と、手にいっぱいの荷物を持って千里先生がカーテンをあけて入ってきた。

「まったく、職員室に入ったら今夜の卒業式の打ち上げがどうたらこうたらで捕まったわ。こっちはそれどころじゃないってのに」

手に持っていた荷物をどさどさと床に落とす。俺はその中から歩美さんの手荷物とコートを拾い、歩美さんの眠るベッドの上に置いた。

「悪いわね。無理をお願いしたうえに待たせちゃって」
「大丈夫です」
「歩美は?」
「さっき寝たところです」

自分の物を拾いながらそう、と呟いた。

「じゃ、後少しくらい寝かせましょう。
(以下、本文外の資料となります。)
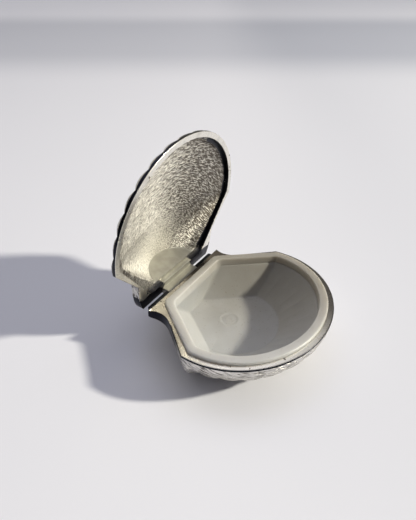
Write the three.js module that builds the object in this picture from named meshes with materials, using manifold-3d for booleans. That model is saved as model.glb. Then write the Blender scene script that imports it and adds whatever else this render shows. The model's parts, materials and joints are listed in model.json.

何か急ぎの予定でもある?」
「いや、特に無いんで」
「そう、なら大丈夫ね」

そう言って千里先生はカーテンの外に出ていったので、俺もその後ろを追い掛けた。

今さらだが、保健室には小さなテーブルと小さなソファが備えられている。俺が捻挫の治療の時に座ったのは、本当に簡素なパイプ椅子だ。

先生と俺は向かい合うようにテーブルをはさみ、ソファに座った。